Shelling could be also heard late at night in parts of Tripoli where a battle was raging in two southern suburbs, residents and an eastern military official said.
The shelling came a day after seven people were killed when Grad rockets hit a densely populated district of Tripoli, which the eastern Libyan forces of commander Khalifa Haftar have been trying to take, deepening the chaos that has plagued the oil-producing nation since 2011.
The Libyan National Army (LNA) of Benghazi-based Haftar has become bogged down in the southern suburbs of the capital.
In al-Suani, a southwestern suburb, Reuters reporters saw two mortar bombs almost hitting a clinic. The fighting has killed 205 people, including 18 civilians, and wounded 913 since the start of the campaign, the World Health Organization (WHO) said on Thursday.
Locals blamed Haftar’s forces for the shelling, saying the rockets had been fired from the direction of his positions south of the capital.
“We say to the United Nations and the Security Council: listen. Listen to the bombing… Rockets are coming down on us. For this reason, please find a solution for us,” said Youssef Salem, a displaced man from al-Suani.
The LNA has denied shelling residential areas.
The Tripoli government issued arrest warrants for Haftar and other top eastern officials, blaming them for Wednesday’s shelling.
Eastern officials have already issued arrest warrants for Tripoli premier Fayez al-Serraj and other western officials as there is no sign of a political solution or even of a ceasefire.
Foreign powers are worried but unable to present a united front over the latest flare-up in the cycle of anarchy and warfare that has gripped Libya since dictator Muammar Gaddafi was toppled in 2011.
The internationally recognized interior ministry accused France of supporting Haftar and said it would halt security cooperation with Paris.

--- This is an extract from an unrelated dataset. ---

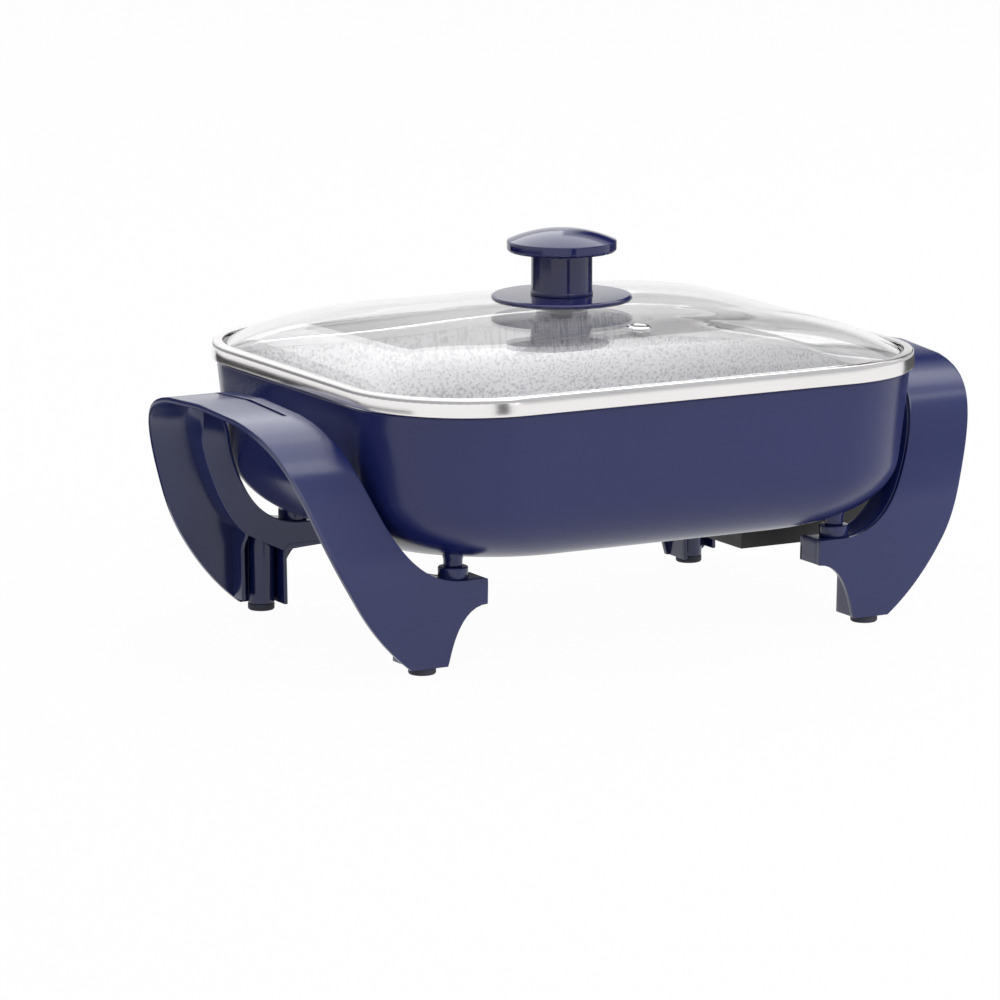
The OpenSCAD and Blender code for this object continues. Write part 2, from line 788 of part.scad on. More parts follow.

“Any dealings with the French side in bilateral security agreements” will halt, the Tripoli-based interior ministry said in a statement.
A French presidential source said in response to the accusation that France supported the internationally recognized government in Tripoli and that Emmanuel Macron’s legitimate interlocutor was Serraj, with whom he spoke on Monday and reaffirmed that.
The French government was not immediately available for comment.
France has helped train Serraj’s presidential guard and in October 2013 signed a deal between a consultancy of the French interior ministry and the Libyan interior ministry to train 1,000 police.
Most recently in February, France provided the Tripoli government with six patrol boats for its coastline.
Paris has given Haftar support in the past, however, viewing him as the best bet to end the chaos that has reigned since a NATO-backed rebellion to end Gaddafi’s murderous four-decade rule.
Italy, with considerable oil interests in the OPEC member, supports the Tripoli government of Prime Minister Fayez al-Serraj and was furious with French reluctance to back a recent European Union resolution urging Haftar to halt his advance.
The conflict threatens to disrupt oil flows, foment migration across the Mediterranean Sea to Europe, and allow jihadists to exploit the chaos.
Haftar enjoys the backing of Egypt, the United Arab Emirates and Saudi Arabia, who view him as an anchor to restore stability and combat Islamist militants.
His forces came under attack on Thursday by an armed group at the Tamanhint base near the main southern city of Sabha.
The LNA managed to expel the attack, which killed two of its soldiers, an eastern official said. But it exposed a vulnerability as Haftar has moved much of its forces north.
The identity of the attackers was not immediately clear.
The LNA force seized earlier this year the south and its two oilfields, although tribesmen with flexible loyalties remain strong in the sparsely populated desert region.
On the weekend, the LNA dispatched a unit to the eastern oil ports of Ras Lanuf and Es Sider to prepare for a possible attack there.